--- Begin The records ---
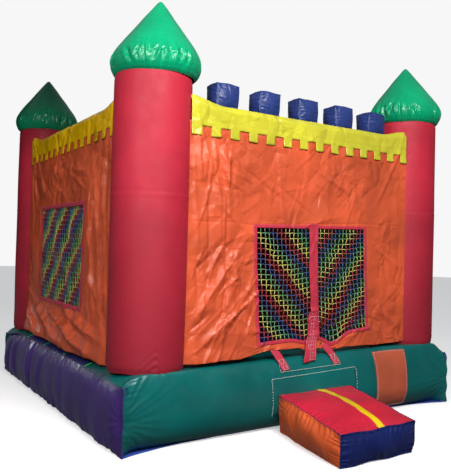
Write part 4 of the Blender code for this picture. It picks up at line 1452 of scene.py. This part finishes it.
def stitch_line(route, lift, dash=0.014, gap=0.007):
    """Thread dashes along a route of (x, share) points on the base."""
    route = np.array(route, float)
    parts = []
    for (x0, s0), (x1, s1) in zip(route, route[1:]):
        length = math.hypot(x1 - x0, (s1 - s0) * 0.95)
        count = max(1, int(length / (dash + gap)))
        for k in range(count):
            a, b = k / count, (k + dash / (dash + gap)) / count
            t = np.linspace(a, b, 3)
            points = on_base(x0 + (x1 - x0) * t, s0 + (s1 - s0) * t, lift)
            parts.append((*tube_along(points, 0.0034, 4), 0))
    return parts


def base_patch(name, x_span, shares, material, slant=0.0, pucker=0.0, seed=0):
    """A sheet laid on the front of the base, puckered along its top edge.
    slant is how far its foot leans to the right."""
    (x0, x1), (s0, s1), lift = x_span, shares, 0.005
    columns, rows = 60, 40
    u, v = grid_shares(columns, rows)
    x = x0 + (x1 - x0) * u + slant * (1 - v)
    share = s0 + (s1 - s0) * v + 0 * u
    rise = lift + pucker * np.abs(noise(x * 26, share * 3, seed)) * np.exp(-(1 - v) / 0.3)
    points = on_base(x, share, rise * np.sin(math.pi * np.clip(u, 0.02, 0.98)) ** 0.15)
    return thicken(new_object(name, points, grid_faces(columns, rows), [material]), 0.0025)


def entrance():
    """What is sewn to the base below the doorway, and the two straps."""
    patch = base_patch(
        "visual_step_patch", (-0.50, 0.545), (0.36, 0.705), TEAL, pucker=0.012, seed=4
    )
    add(patch, "castle", "vinyl_teal", "step_patch")
    outline = [(-0.50, 0.36), (-0.508, 0.695), (0.53, 0.712), (0.552, 0.695), (0.552, 0.50)]
    threads = stitch_line(outline, 0.010)
    outline = [(-0.395, 0.84), (-0.392, 0.752), (0.35, 0.757), (0.345, 0.84)]
    threads += stitch_line(outline, 0.009)
    add(merged("base_stitching", threads, [THREAD]), "castle", "thread_white")
    panel = base_patch(
        "visual_care_panel", (0.825, 1.285), (0.20, 0.865), PANEL, slant=0.035, seed=9
    )
    add(panel, "castle", "label_orange", "care_panel")
    outline = [(0.875, 0.215), (0.840, 0.850), (1.270, 0.850), (1.305, 0.215), (0.875, 0.215)]
    threads = stitch_line(outline, 0.0075, 0.010, 0.008)
    stitching = merged("care_panel_stitching", threads, [RED_THREAD])
    add(stitching, "castle", "thread_white")
    for name, top_x, foot_x in (("left", -0.43, -0.325), ("right", 0.20, 0.315)):
        entrance_strap(name, top_x, foot_x)


def entrance_strap(name, top_x, foot_x):
    """Webbing from the doorway's hem to the base, cross-stitched below."""
    width, steps, columns = 0.085, 40, 7
    top = np.array((top_x, -(WALL_PLANE + 0.020), 0.755))
    brink = on_base(np.array(foot_x - 0.05), np.array(0.90), 0.010) + np.array((0, -0.012, 0.03))
    foot = on_base(np.array(foot_x), np.array(0.765), 0.010)
    t = np.linspace(0, 1, steps)[:, None]
    path = (1 - t) ** 2 * top + 2 * t * (1 - t) * brink + t**2 * foot
    across = np.linspace(-0.5, 0.5, columns)
    points = path[:, None, :] + across[None, :, None] * np.array((width, 0, 0.012))
    faces = grid_faces(steps, columns)
    strap = new_object("visual_entrance_strap_" + name, points, faces, [RED_WEB])
    add(thicken(strap, WEB_THICK), "castle", "webbing_red", "entrance_strap_" + name)
    lifted = points + np.array((0, -0.003, 0.002))

    def on_strap(row, column):
        """A place on the strap between its grid's points."""
        i, j = min(int(row), steps - 2), min(int(column), columns - 2)
        fr, fc = row - i, column - j
        near = lifted[i, j] * (1 - fr) + lifted[i + 1, j] * fr
        far = lifted[i, j + 1] * (1 - fr) + lifted[i + 1, j + 1] * fr
        return near * (1 - fc) + far * fc

    first, last = int(steps * 0.55), steps - 2
    a, b, c, d = (first, 1), (first, 5), (last, 5), (last, 1)
    parts = []
    for (r0, c0), (r1, c1) in ((a, b), (b, c), (c, d), (d, a), (a, c), (b, d)):
        shares = np.linspace(0, 1, 10)
        route = [on_strap(r0 + (r1 - r0) * k, c0 + (c1 - c0) * k) for k in shares]
        parts.append((*tube_along(route, 0.0014, 4), 0))
    stitching = merged("strap_stitching_" + name, parts, [THREAD])
    add(stitching, "castle", "thread_white")


# ---- puffed boxes: step and battlements ---------------------------------
def puffed_box(corners, bulge, steps, pucker, seed):
    """Six swollen panels between straight seams. corners are the eight
    corners: the lower four, then the upper four, anticlockwise from above.
    Returns a list of (points, faces) for bottom, top and the four sides."""
    c = np.array(corners, float)
    quads = [(3, 2, 1, 0), (4, 5, 6, 7), (0, 1, 5, 4), (1, 2, 6, 5), (2, 3, 7, 6), (3, 0, 4, 7)]
    panels = []
    for number, quad in enumerate(quads):
        a, b, cc, d = (c[k] for k in quad)
        nu, nv = steps
        u, v = grid_shares(nu, nv)
        weights = ((1 - u) * (1 - v), u * (1 - v), u * v, (1 - u) * v)
        flat = sum(w[..., None] * p for w, p in zip(weights, (a, b, cc, d)))
        normal = np.cross(b - a, d - a)
        normal /= np.linalg.norm(normal)
        dome = (np.sin(math.pi * u) * np.sin(math.pi * v)) ** 0.55
        size_u, size_v = np.linalg.norm(b - a), np.linalg.norm(d - a)
        from_u = np.minimum(u, 1 - u) * size_u
        from_v = np.minimum(v, 1 - v) * size_v
        ripple_v = np.abs(np.sin(v * size_v * 55 + 2.5 * noise(v * 4, u * 2, seed + number)))
        ripple_u = np.abs(np.sin(u * size_u * 48 + 2.5 * noise(u * 4, v * 2, seed + number + 9)))
        dent = ripple_v * np.exp(-from_u / 0.05) * ramp(from_u, 0, 0.02)
        dent = dent + ripple_u * np.exp(-from_v / 0.05) * ramp(from_v, 0, 0.02)
        amount = bulge[number]
        height = amount * dome - pucker * dent * dome**0.3
        panels.append((flat + height[..., None] * normal, grid_faces(nu, nv)))
    return panels


def battlements():
    """Five inflated blocks on the front tube."""
    inset = 0.004
    for number in range(1, 6):
        (x0, y0, z0), (x1, y1, z1) = span(f"crenel_{number}")
        z0 -= 0.02
        twist = 0.006 * math.sin(number * 2.3)
        lower = [
            (x0 + inset, y0 + inset, z0), (x1 - inset, y0 + inset, z0),
            (x1 - inset, y1 - inset, z0), (x0 + inset, y1 - inset, z0),
        ]
        upper = [
            (x0, y0 + twist, z1 + 0.012), (x1, y0, z1 + 0.008),
            (x1, y1 - twist, z1 + 0.004), (x0, y1, z1 + 0.008),
        ]
        bulge = (0, 0.024, 0.032, 0.030, 0.032, 0.030)
        panels = puffed_box(lower + upper, bulge, (50, 50), 0.010, number * 5)
        points, faces, index = join_parts([(p, f, 0) for p, f in panels])
        points = soften(points, 0.008, 6.0, number)
        obj = new_object(f"visual_crenel_{number}", points, faces, [NAVY], index)
        inflated(obj, "castle", "vinyl_navy", f"crenel_{number}")


def soften(points, amount, scale, seed):
    """Moves points by a smooth drift, the same for pieces that share edges."""
    points = np.asarray(points, float)
    x, y, z = points[..., 0] * scale, points[..., 1] * scale, points[..., 2] * scale
    drift = [noise(x + 0.7 * z + k, y - 0.6 * z + 3 * k, seed + k) for k in range(3)]
    return points + amount * np.stack(drift, -1) * np.array((1, 1, 0.8))


def step():
    """The inflated step: red top with a yellow stripe, orange sides and a
    navy front, slanted as in the photo, with piping along its seams."""
    bx0, bx1, by, bz = -0.44, 0.46, -1.992, 0.345
    fx0, fx1, fy, fz = -0.61, 0.24, -2.985, 0.272
    inset, foot, grid, top, drift = 0.020, 0.004, 110, 1, (0.011, 5.5, 77)
    lower = [
        (fx0 + inset, fy + inset, foot), (fx1 - inset, fy + inset, foot),
        (bx1 - inset, by, foot), (bx0 + inset, by, foot),
    ]
    upper = [(fx0, fy, fz), (fx1, fy, fz), (bx1, by, bz), (bx0, by, bz)]
    bulge = (0.0, 0.050, 0.040, 0.050, 0.0, 0.055)
    panels = puffed_box(lower + upper, bulge, (grid, grid), 0.026, 3)
    red, yellow, orange, navy = range(4)
    paints = [navy, red, navy, orange, navy, orange]
    u = np.linspace(0, 1, grid)[:, None]
    centre = 0.525 + 0.004 * np.sin(np.linspace(0, 1, grid)[None, :] * 3.0)
    on_stripe = (np.abs(u - centre) < 0.042).reshape(-1)
    points, faces = panels[top]
    points[..., 2] += 0.0035 * (np.abs(u - centre) < 0.047)
    paints[top] = [yellow if on_stripe[face[0]] else red for face in faces]
    parts = [(p, f, paint) for (p, f), paint in zip(panels, paints)]
    points, faces, index = join_parts(parts)
    points = soften(points, *drift)
    points[:, 2] = np.maximum(points[:, 2], 0.002)
    cloths = [STEP_RED, STRIPE_YELLOW, STEP_ORANGE, STEP_NAVY]
    obj = new_object("visual_step", points, faces, cloths, index)
    inflated(obj, "step", "vinyl_red", "step", "step_stripe")
    edges = [
        (upper[0], upper[1]), (upper[1], upper[2]), (upper[3], upper[0]),
        (lower[0], upper[0]), (lower[1], upper[1]),
    ]
    t = np.linspace(0, 1, 60)[:, None]
    parts = []
    for a, b in edges:
        path = soften(np.array(a) * (1 - t) + np.array(b) * t, *drift)
        parts.append((*tube_along(path, 0.0035, 6), 0))
    add(merged("step_pipings", parts, [STEP_NAVY]), "step", "vinyl_red")


# ---- top tubes, roof and rear services ----------------------------------
def top_tube(side):
    """Inflated navy tube between two columns."""
    low, high = span("top_tube_" + side.name)
    radius = float(high[2] - low[2]) / 2
    middle_z = float(high[2] + low[2]) / 2
    out0 = WALL_PLANE - 0.135
    lateral = abs(out0 - HALF)
    reach = HALF - math.sqrt(COLUMN_R**2 - lateral**2) + 0.03
    steps, rows = 220, 48
    u = np.linspace(-reach, reach, steps)[:, None]
    turn = np.linspace(0, TAU, rows, endpoint=False)[None, :]
    ring = np.abs(np.sin(turn * 10 + 3 * noise(turn * 1.0, u * 1.2, side.seed)))
    near_end = np.exp(-(reach - np.abs(u)) / 0.10)
    size = radius - 0.006 * ring * near_end + 0.003 * noise(u * 3, turn, side.seed + 1)
    size = size - 0.012 * near_end
    out, z = out0 + size * np.cos(turn), middle_z + size * np.sin(turn)
    points = side.world(u + 0 * turn, out, z)
    faces = []
    for i in range(steps - 1):
        for j in range(rows):
            k = (j + 1) % rows
            faces.append((i * rows + j, i * rows + k, (i + 1) * rows + k, (i + 1) * rows + j))
    obj = new_object("visual_top_tube_" + side.name, points, faces, [NAVY])
    inflated(obj, "castle", "vinyl_navy", "top_tube_" + side.name)


def roof():
    """Sun cover, slack between the tubes, laced to them through grommets."""
    low, high = span("roof_cover")
    reach = float(high[0])
    clip = HALF - COLUMN_R - 0.01
    stops = (-reach, -clip, clip, reach)
    xs = lines(*stops, step=0.03)
    x, y = np.meshgrid(xs, xs, indexing="ij")
    edge = np.minimum(reach - np.abs(x), reach - np.abs(y))
    share_x, share_y = (x + reach) / (2 * reach), (y + reach) / (2 * reach)
    sag = -0.13 * np.sin(math.pi * share_x) * np.sin(math.pi * share_y)
    relief = creases(x * 1.7, y * 1.7, 81) * 0.02 + 0.012 * noise(x * 0.9, y * 0.9, 83)
    z = float(low[2]) + sag + relief * ramp(edge, 0, 0.25)
    mid = (xs[:-1] + xs[1:]) / 2
    corner = (np.abs(mid) > clip)[:, None] & (np.abs(mid) > clip)[None, :]
    points, faces = drop_loose(np.stack([x, y, z], -1), grid_faces(len(xs), len(xs), keep=~corner))
    obj = thicken(new_object("visual_roof_cover", points, faces, [ORANGE]), CLOTH_THICK)
    add(obj, "castle", "vinyl_orange", "roof_cover")


def rear():
    """Air inlet sleeve, and the zipped deflation port with its flap."""
    low, high = span("air_inlet")
    cx, cz = float(low[0] + high[0]) / 2, float(low[2] + high[2]) / 2
    radius = float(high[0] - low[0]) / 2 - 0.003
    steps, rows = 72, 30
    turn = np.linspace(0, TAU, steps, endpoint=False)[:, None]
    t = np.linspace(0, 1, rows)[None, :]
    waist = np.sin(math.pi * t)
    size = radius * (1 - 0.08 * waist) + 0.004 * np.abs(np.sin(turn * 13)) * waist
    length = float(high[1]) - BASE_HALF + 0.06
    y = BASE_HALF - 0.06 + t * length
    points = np.stack([cx + size * np.cos(turn), y + 0 * turn, cz + size * np.sin(turn)], -1)
    obj = new_object("visual_air_inlet", points, grid_faces(steps, rows, True), [TEAL])
    add(thicken(obj, 0.003), "castle", "vinyl_teal", "air_inlet")
    turn = np.linspace(0, TAU, 73)
    tight = radius - 0.006
    y = 0 * turn + BASE_HALF + 0.045
    belt = np.stack([cx + tight * np.cos(turn), y, cz + tight * np.sin(turn)], -1)
    across = np.array([[0, -0.012, 0], [0, 0.012, 0]])
    points = belt[:, None, :] + across[None]
    strap = thicken(new_object("air_inlet_strap", points, grid_faces(73, 2), [BLACK_TAPE]), 0.003)
    add(strap, "castle", "zip_black")
    low, high = span("vent_flap")
    u = np.linspace(float(low[0]), float(high[0]), 60)[:, None]
    v = np.linspace(0, 1, 30)[None, :]
    z = float(high[2]) + (float(low[2]) - float(high[2])) * v + 0 * u
    out = float(low[1]) + 0.003 + 0.004 * noise(u * 6, v * 3, 12) * v + 0 * u
    points = np.stack([u + 0 * v, out, z], -1)
    flap = thicken(new_object("visual_vent_flap", points, grid_faces(60, 30), [TEAL]), 0.003)
    add(flap, "vent_flap", "vinyl_teal", "vent_flap")
    size = (float(high[0] - low[0]), float(high[2] - low[2]))


def carried_over():
    """CAD nodes that keep their shape and get a finished material."""
    finishes = {
        "vent_zip": BLACK_TAPE, "door_zip_slider": SLIDER, "vent_zip_slider": SLIDER,
        "base_underside": FLOOR_NAVY, "floor_baffle_1": FLOOR_NAVY, "floor_baffle_2": FLOOR_NAVY,
    }
    for name, finish in finishes.items():
        mesh = NODES[name].data
        mesh.materials.clear()
        mesh.materials.append(finish)


def main():
    """Builds everything."""
    look()
    stage()
    cards()
    lights()
    towers()
    base()
    sides = make_sides()
    for side in sides.values():
        wall(side)
        band(side)
        top_tube(side)
        if side.name != "front":
            window(side)
    door(sides["front"])
    entrance()
    battlements()
    step()
    roof()
    rear()
    carried_over()


main()
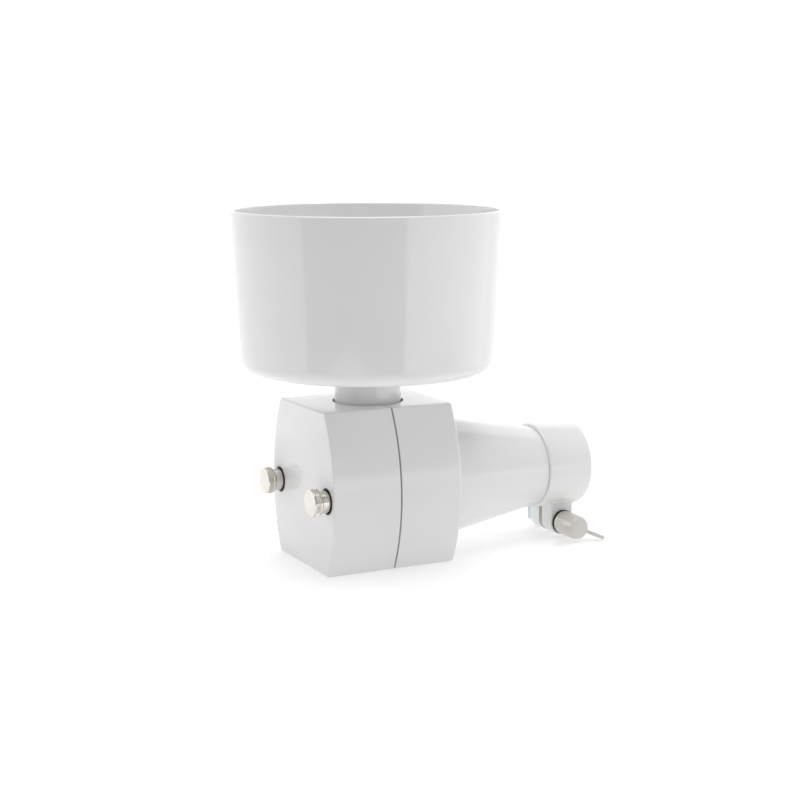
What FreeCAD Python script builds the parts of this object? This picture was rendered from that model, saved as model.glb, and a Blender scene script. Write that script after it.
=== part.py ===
"""Stone grain mill attachment for a kitchen machine: drum hopper, two-half housing, cone and clamp collar.

Frame: millimetres, +Z up. The mill stands on its flat base at z = 0. +X runs along the drive shaft,
from the flat front plate to the clamp collar that takes the kitchen machine's drive hub.
"""

import FreeCAD, Part
import math
import os

import Sketcher

# Driving dimensions in millimetres, or in degrees where the name says so.
DRIVING = {
    # where the main lines of the mill lie
    "hopper_axis_x": -35.0,
    "drive_height": 47.0,
    # the two housing halves
    "body_height": 100.0,
    "body_half_width": 47.0,
    "side_radius": 109.3,
    "front_length": 45.0,
    "rear_length": 42.0,
    "housing_wall": 3.0,
    "front_wall": 3.5,
    "parting_gap": 0.8,
    "tongue_length": 3.0,
    "tongue_wall": 1.8,
    "slide_clearance": 0.3,
    "front_round": 0.8,
    "rear_round": 1.2,
    "neck_hole_radius": 22.2,
    "wall_opening_radius": 20.0,
    "outlet_offset": 7.0,
    "outlet_length": 17.0,
    "outlet_half_width": 18.0,
    # cone and spigot behind the rear wall
    "cone_length": 76.0,
    "cone_start_radius": 39.4,
    "cone_end_radius": 26.15,
    "web_offset": 63.0,
    "web_thickness": 10.0,
    "web_bore_radius": 9.0,
    "spigot_length": 30.0,
    "spigot_radius": 25.2,
    "hub_radius": 22.0,
    "hub_length": 21.0,
    "hub_stop_radius": 20.5,
    # clamp collar with its two ears
    "collar_length": 32.0,
    "collar_radius": 27.9,
    "collar_bore_radius": 25.25,
    "collar_lip": 1.9,
    "collar_lip_radius": 23.0,
    "clamp_slit": 4.0,
    "ear_offset": 9.5,
    "ear_length": 16.8,
    "ear_half_width": 13.2,
    "clamp_screw_offset": 18.3,
    "clamp_screw_height": 9.4,
    "ear_hole_radius": 4.3,
    # clamp bolt (M8), washer and wing nut
    "bolt_radius": 4.0,
    "bolt_length": 45.0,
    "bolt_head_height": 7.5,
    "bolt_head_flats": 13.0,
    "washer_thickness": 2.0,
    "washer_radius": 8.0,
    "wing_hub_radius": 7.75,
    "wing_hub_length": 20.6,
    "wing_hub_round": 4.5,
    "wing_span_radius": 20.0,
    "wing_thickness": 2.6,
    "wing_tilt_degrees": 24.5,
    "wing_root_along": 5.0,
    "wing_root_reach": 4.0,
    "wing_neck_along": 9.0,
    "wing_shoulder_along": 14.0,
    "wing_shoulder_reach": 13.0,
    "wing_tip_start": 18.0,
    "wing_tip_end": 24.3,
    "wing_heel_along": 23.5,
    "wing_heel_reach": 12.0,
    "wing_foot_along": 17.0,
    "wing_insert_radius": 5.5,
    "wing_insert_length": 17.5,
    # studs (M6), thumb nuts, washers and seals
    "stud_spacing": 36.0,
    "stud_radius": 3.0,
    "stud_length": 78.5,
    "stud_end": 8.5,
    "stud_boss_radius": 9.0,
    "stud_boss_length": 31.5,
    "stud_insert_radius": 5.0,
    "stud_insert_length": 12.0,
    "thread_clearance": 0.05,
    "plate_hole_radius": 8.2,
    "plate_boss_radius": 9.0,
    "plate_boss_depth": 3.5,
    "nut_collar_radius": 6.9,
    "nut_collar_length": 7.2,
    "nut_groove_radius": 6.0,
    "nut_groove_width": 0.8,
    "nut_head_radius": 8.5,
    "nut_head_length": 5.0,
    "nut_chamfer": 0.7,
    "nut_bore_depth": 11.0,
    "nut_washer_thickness": 1.5,
    "nut_washer_radius": 7.0,
    "seal_inner_radius": 7.25,
    "seal_thickness": 3.2,
    # hopper drum, its sloping floor and neck
    "drum_underside": 119.5,
    "drum_height": 99.0,
    "drum_foot_radius": 78.8,
    "drum_rim_radius": 84.0,
    "drum_wall": 2.5,
    "drum_round": 9.0,
    "rim_round": 0.8,
    "neck_radius": 20.75,
    "neck_bore_radius": 17.5,
    "neck_bottom": 88.0,
    "funnel_flange_radius": 25.0,
    "funnel_rise": 34.0,
    "funnel_wall": 2.5,
    "funnel_rim_radius": 78.0,
    # feed housing: barrel along the shaft with an inlet tube under the neck
    "barrel_radius": 17.0,
    "barrel_bore_radius": 13.5,
    "barrel_front": 15.0,
    "barrel_rear": 19.0,
    "stone_flange_radius": 29.5,
    "stone_flange_thickness": 3.0,
    "seal_seat_radius": 10.0,
    "seal_width": 4.0,
    "bearing_radius": 16.0,
    "bearing_width": 10.0,
    "seat_radius": 19.5,
    "seat_length": 12.0,
    "wall_flange_radius": 26.6,
    "wall_flange_thickness": 3.5,
    "inlet_radius": 14.8,
    "inlet_bore_radius": 12.0,
    "inlet_cup_radius": 21.5,
    "inlet_cup_bottom": 31.5,
    "inlet_cup_top": 40.8,
    "neck_seal_thickness": 1.6,
    "neck_seal_outer_radius": 20.6,
    # shaft and what turns with it
    "shaft_radius": 6.0,
    "shaft_front_thread_radius": 5.0,
    "shaft_front_thread_length": 4.0,
    "shaft_front": 41.0,
    "shaft_length": 162.5,
    "running_clearance": 0.05,
    "clip_groove_radius": 5.3,
    "clip_width": 1.0,
    "clip_radius": 8.0,
    "lock_nut_flats": 17.0,
    "lock_nut_height": 3.7,
    "carrier_radius": 27.0,
    "carrier_thickness": 2.5,
    "carrier_hub_radius": 9.0,
    "carrier_hub_length": 7.5,
    "stone_radius": 30.0,
    "rotating_stone_thickness": 8.1,
    "fixed_stone_thickness": 8.5,
    "stone_gap": 0.4,
    "stone_plate_thickness": 2.5,
    "stone_eye_radius": 13.5,
    "stone_breaker_radius": 20.0,
    "stone_breaker_depth": 3.0,
    "furrow_width": 2.0,
    "furrow_depth": 0.8,
    "auger_radius": 12.8,
    "auger_hub_radius": 8.0,
    "auger_length": 44.0,
    "auger_pitch": 14.0,
    "auger_flight": 2.4,
    "coupling_radius": 17.0,
    "coupling_length": 9.3,
    "coupling_bore_depth": 4.8,
    "coupling_socket_flats": 14.0,
    "pin_radius": 1.5,
}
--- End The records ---
Exact reproduction is required: output the lines from the start of the entries above through the line with "return parts".

■ **Finished answer**:
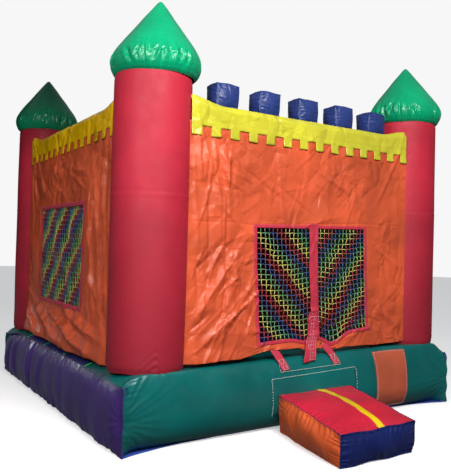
Write part 4 of the Blender code for this picture. It picks up at line 1452 of scene.py. This part finishes it.
def stitch_line(route, lift, dash=0.014, gap=0.007):
    """Thread dashes along a route of (x, share) points on the base."""
    route = np.array(route, float)
    parts = []
    for (x0, s0), (x1, s1) in zip(route, route[1:]):
        length = math.hypot(x1 - x0, (s1 - s0) * 0.95)
        count = max(1, int(length / (dash + gap)))
        for k in range(count):
            a, b = k / count, (k + dash / (dash + gap)) / count
            t = np.linspace(a, b, 3)
            points = on_base(x0 + (x1 - x0) * t, s0 + (s1 - s0) * t, lift)
            parts.append((*tube_along(points, 0.0034, 4), 0))
    return parts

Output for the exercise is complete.